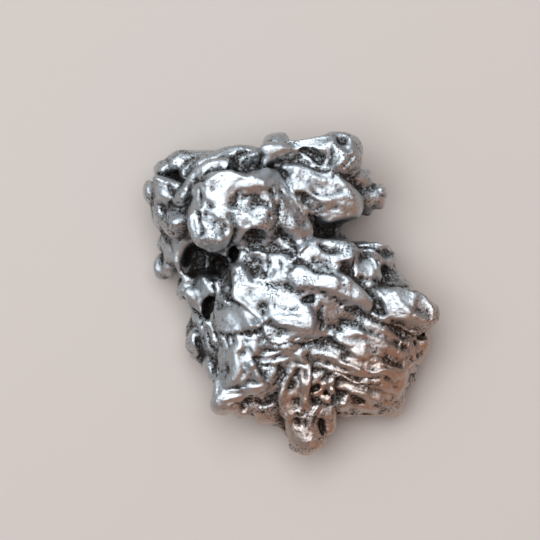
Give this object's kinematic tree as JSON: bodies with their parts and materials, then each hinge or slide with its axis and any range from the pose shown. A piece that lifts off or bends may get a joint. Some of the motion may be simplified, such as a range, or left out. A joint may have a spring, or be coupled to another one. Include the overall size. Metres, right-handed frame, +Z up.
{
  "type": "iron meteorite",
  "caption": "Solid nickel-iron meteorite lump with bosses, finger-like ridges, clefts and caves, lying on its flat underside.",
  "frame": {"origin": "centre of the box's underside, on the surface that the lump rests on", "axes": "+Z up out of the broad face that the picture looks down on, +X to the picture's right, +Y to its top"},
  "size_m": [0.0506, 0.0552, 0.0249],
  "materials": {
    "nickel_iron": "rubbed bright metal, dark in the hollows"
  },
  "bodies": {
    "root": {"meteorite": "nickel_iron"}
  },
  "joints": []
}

---

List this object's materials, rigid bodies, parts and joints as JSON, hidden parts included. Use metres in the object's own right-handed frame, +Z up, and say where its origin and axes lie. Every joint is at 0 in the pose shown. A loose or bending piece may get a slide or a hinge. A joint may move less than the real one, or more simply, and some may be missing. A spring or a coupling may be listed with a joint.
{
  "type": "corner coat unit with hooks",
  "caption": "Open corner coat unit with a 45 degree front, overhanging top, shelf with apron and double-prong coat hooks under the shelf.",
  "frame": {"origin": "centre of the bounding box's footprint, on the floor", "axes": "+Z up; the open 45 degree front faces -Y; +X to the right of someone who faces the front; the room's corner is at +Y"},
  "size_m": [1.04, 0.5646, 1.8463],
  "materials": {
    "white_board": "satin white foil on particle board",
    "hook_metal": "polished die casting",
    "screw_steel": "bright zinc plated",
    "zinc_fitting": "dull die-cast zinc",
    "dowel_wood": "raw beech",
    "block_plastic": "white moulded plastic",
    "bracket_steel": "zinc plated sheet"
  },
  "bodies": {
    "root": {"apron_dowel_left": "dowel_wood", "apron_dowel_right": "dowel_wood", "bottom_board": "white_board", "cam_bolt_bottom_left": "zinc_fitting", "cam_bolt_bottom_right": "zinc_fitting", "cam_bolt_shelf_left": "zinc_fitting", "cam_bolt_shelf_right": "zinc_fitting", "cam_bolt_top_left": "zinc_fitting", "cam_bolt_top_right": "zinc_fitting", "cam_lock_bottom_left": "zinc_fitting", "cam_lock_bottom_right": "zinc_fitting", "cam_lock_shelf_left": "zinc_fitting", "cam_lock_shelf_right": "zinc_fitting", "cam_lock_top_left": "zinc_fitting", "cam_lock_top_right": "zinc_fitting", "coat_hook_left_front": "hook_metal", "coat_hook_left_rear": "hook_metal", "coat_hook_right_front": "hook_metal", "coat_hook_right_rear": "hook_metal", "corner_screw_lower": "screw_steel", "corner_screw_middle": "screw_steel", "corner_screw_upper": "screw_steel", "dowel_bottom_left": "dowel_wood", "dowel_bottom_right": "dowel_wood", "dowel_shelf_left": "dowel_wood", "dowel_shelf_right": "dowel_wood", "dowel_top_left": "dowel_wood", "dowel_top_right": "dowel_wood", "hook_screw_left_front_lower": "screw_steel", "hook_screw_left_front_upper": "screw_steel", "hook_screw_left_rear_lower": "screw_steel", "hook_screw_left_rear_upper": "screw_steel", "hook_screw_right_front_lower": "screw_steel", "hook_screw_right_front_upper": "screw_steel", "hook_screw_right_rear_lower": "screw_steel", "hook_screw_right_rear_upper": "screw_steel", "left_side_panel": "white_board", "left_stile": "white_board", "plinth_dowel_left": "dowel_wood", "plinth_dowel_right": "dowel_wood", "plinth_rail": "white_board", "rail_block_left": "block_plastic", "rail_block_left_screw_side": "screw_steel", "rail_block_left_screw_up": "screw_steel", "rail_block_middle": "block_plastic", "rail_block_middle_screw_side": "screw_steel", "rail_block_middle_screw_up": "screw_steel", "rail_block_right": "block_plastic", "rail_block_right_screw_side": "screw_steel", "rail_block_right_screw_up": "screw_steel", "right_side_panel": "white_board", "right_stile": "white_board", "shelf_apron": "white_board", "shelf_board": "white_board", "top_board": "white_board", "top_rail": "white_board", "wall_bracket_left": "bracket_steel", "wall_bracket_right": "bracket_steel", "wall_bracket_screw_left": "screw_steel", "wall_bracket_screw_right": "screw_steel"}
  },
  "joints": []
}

---

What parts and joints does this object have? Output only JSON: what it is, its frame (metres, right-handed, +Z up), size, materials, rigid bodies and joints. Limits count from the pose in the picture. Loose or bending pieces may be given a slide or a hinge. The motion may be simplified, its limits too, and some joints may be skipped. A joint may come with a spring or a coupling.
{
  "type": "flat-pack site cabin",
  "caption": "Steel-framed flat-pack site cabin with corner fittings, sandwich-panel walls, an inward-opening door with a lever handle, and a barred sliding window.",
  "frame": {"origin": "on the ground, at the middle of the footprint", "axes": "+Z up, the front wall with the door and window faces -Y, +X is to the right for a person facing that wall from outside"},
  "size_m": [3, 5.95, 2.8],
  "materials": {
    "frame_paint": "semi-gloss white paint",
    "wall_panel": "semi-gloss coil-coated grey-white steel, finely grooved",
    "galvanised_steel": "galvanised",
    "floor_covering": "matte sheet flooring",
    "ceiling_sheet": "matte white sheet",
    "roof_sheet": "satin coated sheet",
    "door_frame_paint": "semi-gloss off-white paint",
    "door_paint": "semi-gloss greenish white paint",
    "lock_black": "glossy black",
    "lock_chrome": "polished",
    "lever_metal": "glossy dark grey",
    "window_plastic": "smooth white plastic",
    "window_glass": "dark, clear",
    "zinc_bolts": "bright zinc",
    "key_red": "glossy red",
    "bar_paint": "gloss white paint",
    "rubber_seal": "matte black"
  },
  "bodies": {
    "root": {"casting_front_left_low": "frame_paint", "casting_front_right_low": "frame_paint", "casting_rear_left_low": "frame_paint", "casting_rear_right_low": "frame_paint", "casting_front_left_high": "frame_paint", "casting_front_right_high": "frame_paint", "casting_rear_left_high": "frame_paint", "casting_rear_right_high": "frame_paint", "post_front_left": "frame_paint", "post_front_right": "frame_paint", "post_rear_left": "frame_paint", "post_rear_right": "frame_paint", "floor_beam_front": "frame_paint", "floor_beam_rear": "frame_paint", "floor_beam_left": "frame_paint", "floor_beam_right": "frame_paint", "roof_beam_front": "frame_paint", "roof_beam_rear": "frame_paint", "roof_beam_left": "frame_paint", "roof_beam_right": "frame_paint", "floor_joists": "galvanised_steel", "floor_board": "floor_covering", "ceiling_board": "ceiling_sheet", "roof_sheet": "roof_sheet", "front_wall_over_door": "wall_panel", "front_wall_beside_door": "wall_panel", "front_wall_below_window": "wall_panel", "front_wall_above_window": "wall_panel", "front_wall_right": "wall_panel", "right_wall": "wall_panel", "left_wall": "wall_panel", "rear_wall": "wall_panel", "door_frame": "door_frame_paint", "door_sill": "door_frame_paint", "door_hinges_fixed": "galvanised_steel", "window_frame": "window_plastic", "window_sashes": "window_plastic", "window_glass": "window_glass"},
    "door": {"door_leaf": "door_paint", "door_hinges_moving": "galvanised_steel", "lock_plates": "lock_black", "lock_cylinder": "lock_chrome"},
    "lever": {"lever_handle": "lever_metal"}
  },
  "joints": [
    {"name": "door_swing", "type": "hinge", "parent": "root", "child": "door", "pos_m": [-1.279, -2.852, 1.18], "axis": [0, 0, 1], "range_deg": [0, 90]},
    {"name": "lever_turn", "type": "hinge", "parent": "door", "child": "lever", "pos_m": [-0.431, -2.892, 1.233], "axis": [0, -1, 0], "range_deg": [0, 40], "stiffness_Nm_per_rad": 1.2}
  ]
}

---

▶ **CHALLENGE**
Pick out and copy the lines of the entries that hold the string "joints".

▶ **RESPONSE TO THE TASK**
  "joints": []
List this object's materials, rigid bodies, parts and joints as JSON, hidden parts included. Use metres in the object's own right-handed frame, +Z up, and say where its origin and axes lie. Every joint is at 0 in the pose shown. A loose or bending piece may get a slide or a hinge. A joint may move less than the real one, or more simply, and some may be missing. A spring or a coupling may be listed with a joint.
  "joints": []
What parts and joints does this object have? Output only JSON: what it is, its frame (metres, right-handed, +Z up), size, materials, rigid bodies and joints. Limits count from the pose in the picture. Loose or bending pieces may be given a slide or a hinge. The motion may be simplified, its limits too, and some joints may be skipped. A joint may come with a spring or a coupling.
  "joints": [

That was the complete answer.